Analyzing the Effects of Capacitances-to-Shield in Sample Probes on AC Quantized Hall Resistance Measurements

We analyze the effects of the large capacitances-to-shields existing in all sample probes on measurements of the ac quantized Hall resistance R(H). The object of this analysis is to investigate how these capacitances affect the observed frequency dependence of R(H). Our goal is to see if there is some way to eliminate or minimize this significant frequency dependence, and thereby realize an intrinsic ac quantized Hall resistance standard. Equivalent electrical circuits are used in this analysis, with circuit components consisting of: capacitances and leakage resistances to the sample probe shields; inductances and resistances of the sample probe leads; quantized Hall resistances, longitudinal resistances, and voltage generators within the quantum Hall effect device; and multiple connections to the device.
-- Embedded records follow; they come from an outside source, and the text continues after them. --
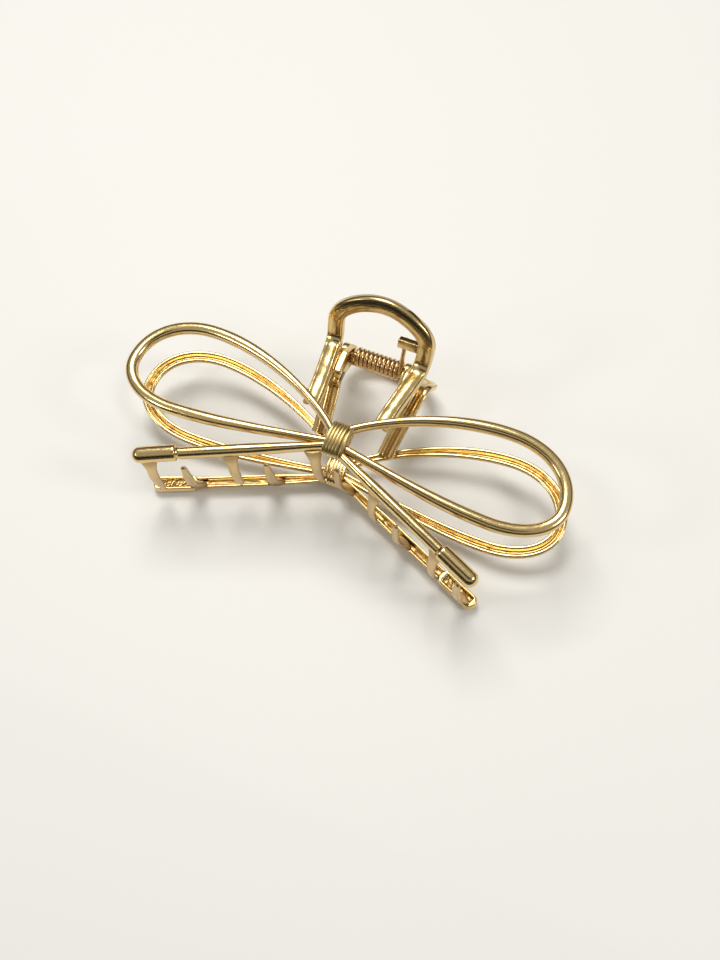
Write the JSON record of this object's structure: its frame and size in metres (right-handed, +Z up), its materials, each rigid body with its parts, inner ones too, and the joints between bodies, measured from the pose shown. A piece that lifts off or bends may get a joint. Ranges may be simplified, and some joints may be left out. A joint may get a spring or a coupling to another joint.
{
  "type": "claw clip",
  "caption": "Metal hair claw clip whose two jaws are shaped as a ribbon bow, with interleaving teeth, arched finger handles, a hinge pin and a torsion spring.",
  "frame": {"origin": "centre of the closed clip's footprint, on the surface that it lies on", "axes": "+X along the hinge pin, to the right of the front half; +Y from the tails towards the handles; +Z up, out of the front half"},
  "size_m": [0.1078, 0.0572, 0.0362],
  "materials": {
    "polished_gold": "polished gold-coloured plating over cast metal",
    "tooth_gold": "satin gold-coloured plating over cast metal",
    "pin_gold": "gold-coloured plating over steel pin",
    "spring_wire": "rose-gold-coloured plating over spring wire"
  },
  "bodies": {
    "back_jaw": {"back_handle": "polished_gold", "back_hinge_lugs": "polished_gold", "back_knot": "polished_gold", "back_left_cap": "polished_gold", "back_left_loop": "polished_gold", "back_left_tail": "polished_gold", "back_left_teeth": "tooth_gold", "back_right_cap": "polished_gold", "back_right_loop": "polished_gold", "back_right_tail": "polished_gold", "back_right_teeth": "tooth_gold", "back_spring_tab": "polished_gold", "hinge_pin": "pin_gold", "torsion_spring": "spring_wire"},
    "front_jaw": {"front_handle": "polished_gold", "front_hinge_lugs": "polished_gold", "front_knot": "polished_gold", "front_left_cap": "polished_gold", "front_left_loop": "polished_gold", "front_left_tail": "polished_gold", "front_left_teeth": "tooth_gold", "front_right_cap": "polished_gold", "front_right_loop": "polished_gold", "front_right_tail": "polished_gold", "front_right_teeth": "tooth_gold", "front_spring_tab": "polished_gold", "spring_front_arm": "spring_wire"}
  },
  "joints": [
    {"name": "jaw_hinge", "type": "hinge", "parent": "back_jaw", "child": "front_jaw", "pos_m": [0, 0.01787, 0.01719], "axis": [-1, 0, 0], "range_deg": [0, 80], "stiffness_Nm_per_rad": 0.12, "springref_deg": -68.75}
  ]
}
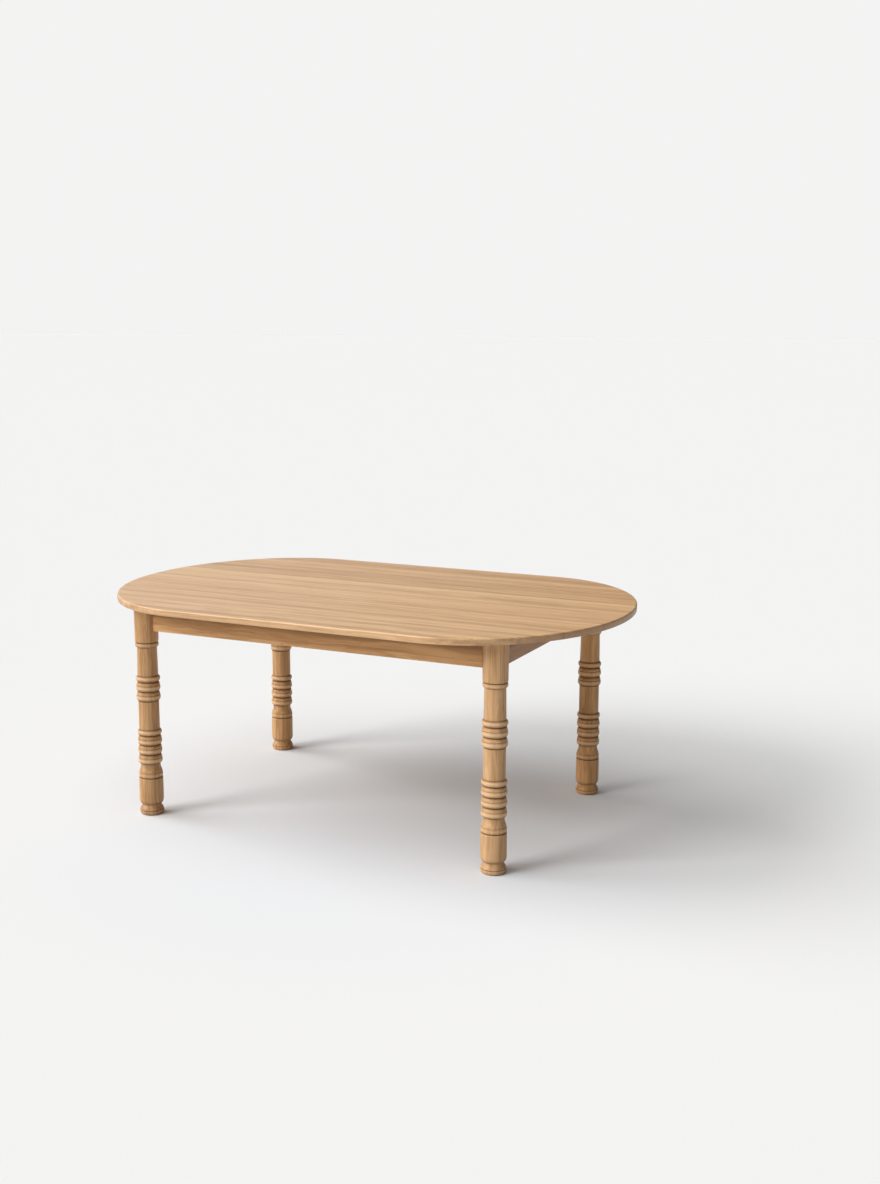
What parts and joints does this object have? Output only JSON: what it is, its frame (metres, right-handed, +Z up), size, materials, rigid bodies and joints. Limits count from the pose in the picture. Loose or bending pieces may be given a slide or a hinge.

We derive exact algebraic equations for the measured R(H) values expressed in terms of the circuit components. Only two circuits (with single-series “offset” and quadruple-series connections) appear to meet our desired goals of measuring both R(H) and the longitudinal resistance R(x) in the same cool-down for both ac and dc currents with a one-standard-deviation uncertainty of 10(−8) R(H) or less. These two circuits will be further considered in a future paper in which the effects of wire-to-wire capacitances are also included in the analysis.